Mr. Cooper had given me the history of the Union Jack. The flag of the British Empire where the sun never set and the blood of innocents never dried. How England’s foes in centuries past had nicknamed the flag “The Butcher’s Apron” due to all the bloodletting that went on in its presence. Such was the fear of the sight of this flag flying at full mast heading towards the enemy, the coursers would not understand this emblem but I did. I kicked the bike over, I hit the bridge over the river at speed and scrambled up the bank on the other side. I wasn’t going to get there in time, the Coopers were going to get there first. When I did get there, there were the two Coopers by the side of the van looking very jubilant and excited. “They’ve gone, they’ve gone,” The five people were walking away from the van with their dogs shouting back to the Coopers all kinds of abuse. The Coopers were stood there with a nut stick in each hand and you could see that they were not afraid to use them. Looking at the state of the van, they had been using them. “They went to speed away and as they did so there was an almighty bang and they just stopped dead and then the van wouldn't move.”

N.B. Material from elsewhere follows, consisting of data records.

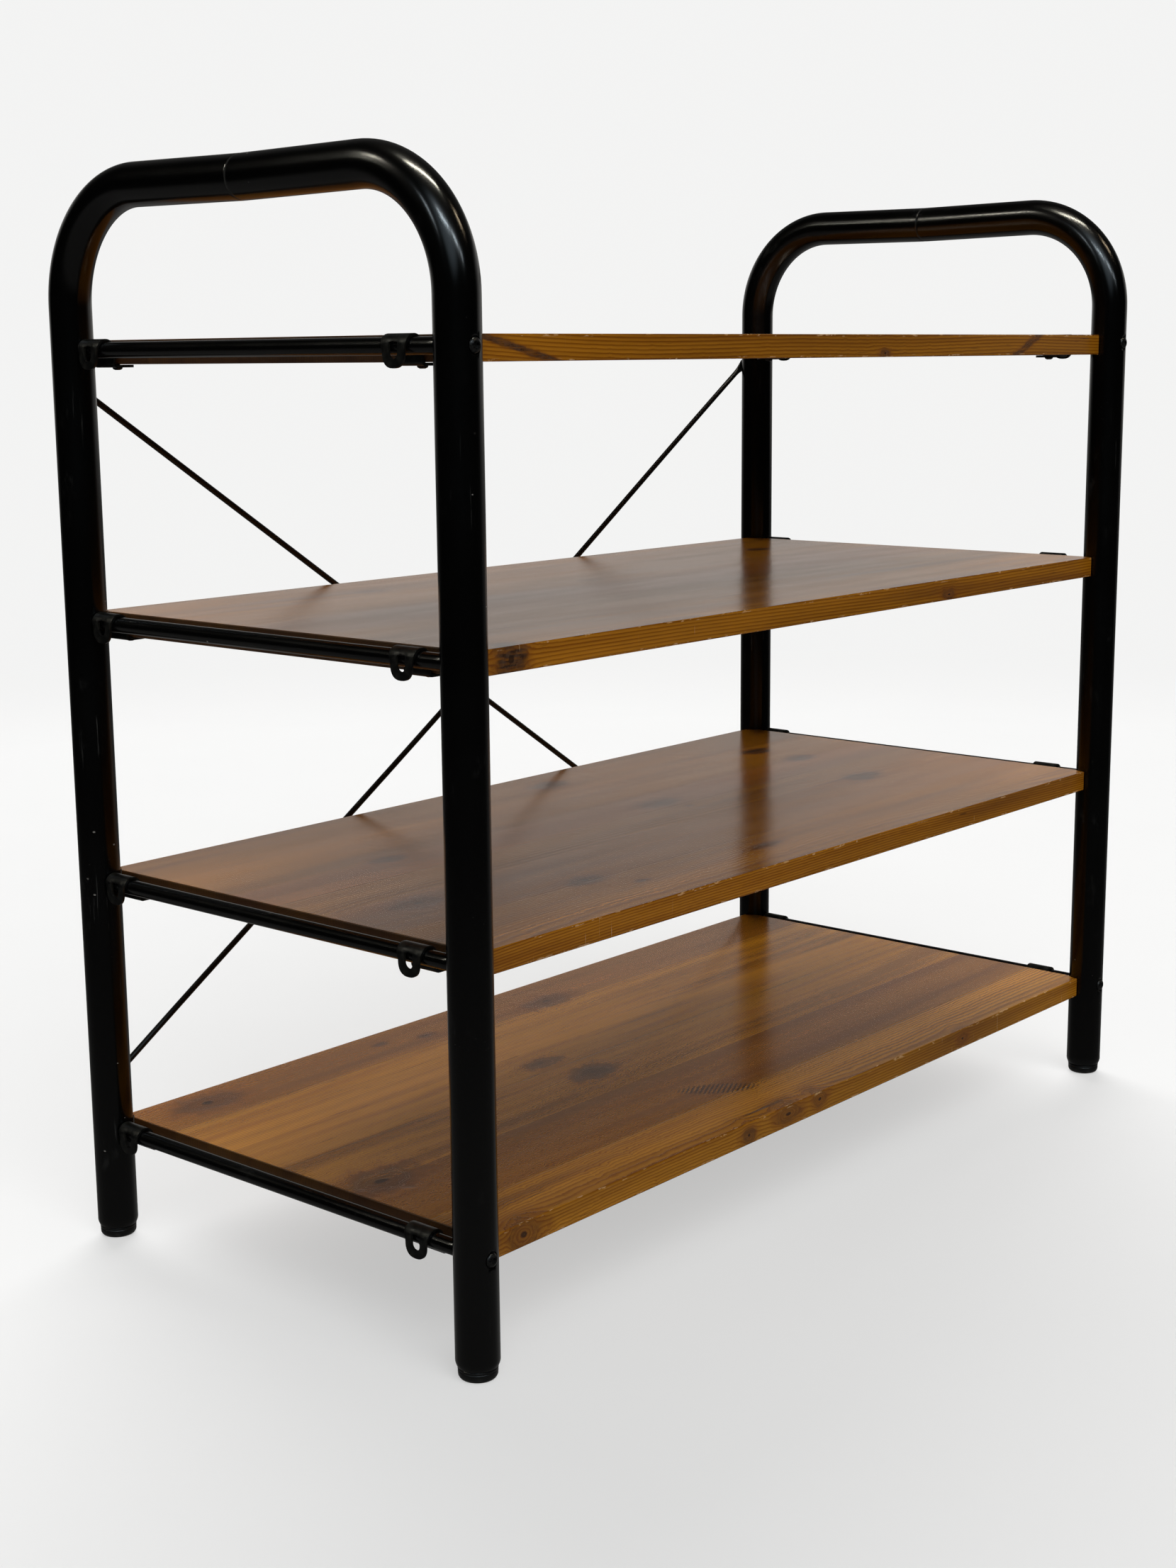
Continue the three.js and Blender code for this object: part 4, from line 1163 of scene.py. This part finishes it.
# places of the rippled figures, in the same way
RIPPLES = {1: [(-67, -131)], 2: [], 3: [], 4: []}
# the lowest board takes the brighter copy of the amber tones: painted light
TONES = {1: AMBER_PAINTED_BRIGHTER, 2: AMBER, 3: AMBER, 4: AMBER}
STAVE_COUNTS = {1: 6, 2: 6, 3: 5, 4: 6}


def make_object():
    """Every finish, every shared mesh, then the pieces side by side and shelf by shelf."""
    paint = black_paint("black_paint", 0.55, 0.0005, 0.19, seam=True)
    # the rods' strong grey scuff streaks are partly painted highlight: they stand in for the streaky
    # highlights along the rods
    rod_paint = black_paint("rod_paint", 0.6, 0.0008, 0.18)
    brace_paint = black_paint("brace_paint", 0.12, 0.0008, 0.42)
    sleeve_finish = sleeve_steel()
    clip_finish = dark_clip_steel()
    bolt_finish = bolt_steel()

    caps = foot_cap_mesh(foot_plastic())
    rod_head, brace_head = 2.3 * MM, 1.9 * MM
    rod_bolt = socket_bolt_mesh("rod_bolt_top_front_left", 5.25 * MM, rod_head, 3 * MM, 2.3 * MM,
                                bolt_finish)
    brace_bolt = socket_bolt_mesh("brace_bolt_top_left", 4.5 * MM, brace_head, 2.3 * MM, 1.9 * MM,
                                  bolt_finish)
    for side in SIDES:
        for face in FACES:
            arch_tube(side, face, paint)
            foot_cap(side, face, caps)
            for level in LEVELS:
                bolt(f"rod_bolt_{level}_{face}_{side}", f"bolt_{level}_{face}_{side}", rod_bolt, rod_head)
        for level in LEVELS:
            bolt(f"brace_bolt_{level}_{side}", f"bolt_brace_{level}_{side}", brace_bolt, brace_head)
        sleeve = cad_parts[f"arch_sleeve_{side}"].data
        sleeve.materials.clear()
        sleeve.materials.append(sleeve_finish)
    brace("brace_up_left", "brace_rising_left", False, 0.0, brace_paint)
    brace("brace_up_right", "brace_rising_right", True, 5.6 * MM, brace_paint)

    hook = clip_mesh(clip_finish)
    screw = screw_mesh(bolt_finish)
    for shelf in SHELVES:
        wood = Pine(f"pine_{shelf}", middle(f"shelf_{shelf}").z, shelf, STAVE_COUNTS[shelf], KNOTS[shelf],
                    TONES[shelf], RIPPLES[shelf])
        board(shelf, wood.owner)
        for side in SIDES:
            cross_rod(shelf, side, rod_paint)
            for face in FACES:
                clip(shelf, side, face, hook, screw)


camera()
surroundings()
floor()
lights()
make_object()

scene = bpy.context.scene
scene.view_settings.view_transform = "Standard"
scene.view_settings.look = "None"
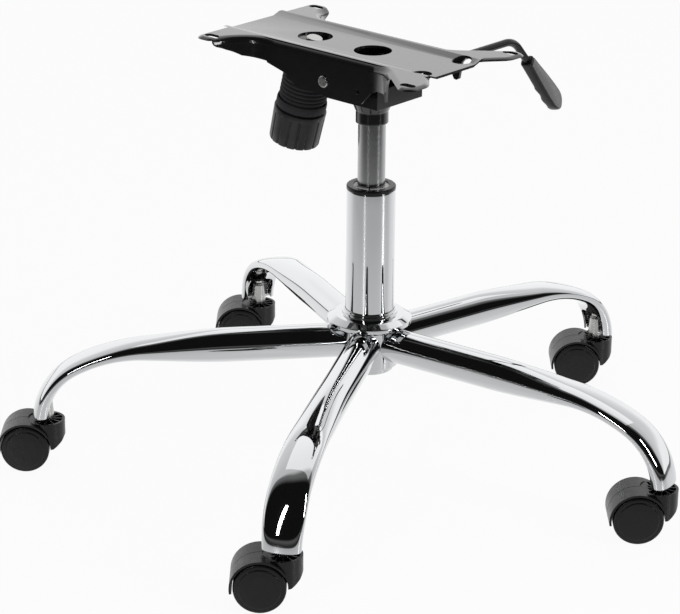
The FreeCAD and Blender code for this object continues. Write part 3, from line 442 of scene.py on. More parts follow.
def cad_skin(node: str, finish: Finish, edge: float = 0.25, segments: int = 2,
             rides: bool = True) -> bpy.types.Object:
    """A clean, smooth copy of a CAD node.

    Args:
        node: the CAD node it stands for.
        finish: its surface.
        edge: edge rounding in millimetres, or 0.
        segments: bevel steps.
        rides: whether it moves as a rigid piece with the node's body.

    Returns:
        The new piece.
    """
    source = frame["nodes"][node]
    bm = bmesh.new()
    bm.from_mesh(source.data)
    bmesh.ops.remove_doubles(bm, verts=bm.verts, dist=2e-6)
    bmesh.ops.dissolve_limit(bm, angle_limit=math.radians(0.6), verts=bm.verts, edges=bm.edges)
    item = new_object(f"{node}_skin", mesh_of(node, bm, sharp=26.0), finish)
    if edge > 0:
        bevel(item, edge * MM, segments, angle=26.0)
    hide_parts(node)
    if rides:
        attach(item, source["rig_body"])
    LOG.info("skin of %s", node)
    return item


def turned_piece(node: str, profile: Sequence[Point], finish: Finish, place: Matrix = Matrix.Identity(4),
                 rounding: float = 0.3, segments: int = 96) -> bpy.types.Object:
    """A turned piece that stands for one CAD node.

    Args:
        node: the CAD node.
        profile: outline of (radius, height) in millimetres.
        finish: its surface.
        place: where it goes.
        rounding: edge rounding in millimetres.
        segments: steps round the axis.

    Returns:
        The piece.
    """
    bm = turned(profile, rounding, segments)
    bmesh.ops.transform(bm, matrix=place, verts=bm.verts)
    item = new_object(f"{node}_turned", mesh_of(node, bm, sharp=50.0), finish)
    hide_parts(node)
    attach(item, frame["nodes"][node]["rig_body"])
    LOG.info("turned %s", node)
    return item


# star base
@dataclass(frozen=True)
class LegSizes:
    """Centre line and sections of a leg, in millimetres and degrees."""

    start: float = 20.0
    root: float = 4.5
    root_z: float = 134.2
    root_dia: float = 35.5
    slope: float = 1.6
    # (radius, turn) of each bend
    bends: Outline = ((165.0, 25.0), (66.0, 59.0))
    last_run: float = 25.0
    # the straight's share where the flattening begins, its rest, and the first bend's share where it ends
    flat_from: float = 0.58
    flat_rest: float = 0.42
    flat_to: float = 0.75
    # how much slimmer and wider than the tip the second bend is, and its shares before and in the change
    slimmer: float = 3.5
    wider: float = 3.0
    tip_from: float = 0.45
    tip_rest: float = 0.55
    tip_radius: float = 338.5
    tip_z: float = 58.0
    tip_deep: float = 18.5
    tip_wide: float = 38.0
    wall: float = 1.8
    rounding: float = 0.35
    # steps round the tube and the distance between its rings
    around: int = 64
    pitch: float = 3.5
    # the mouth: half its width in steps, the arch's rise, its place in the second bend and its fading length
    mouth_half: int = 8
    mouth_arch: float = 15.0
    mouth_from: float = 0.48
    mouth_fade: float = 60.0
    squareness: float = 0.45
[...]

“How extraordinary,” I replied.
“They won’t be back again in a hurry, we’ve taught them a lesson they won’t forget. That’s for Shep.”
After a couple of minutes of them strutting around the van triumphantly, I said that we all ought to get going. The Coopers went their way and I unhitched the chain from the back of the van and I went mine.
This little Leverette is a regular visitor to our garden much to our delight.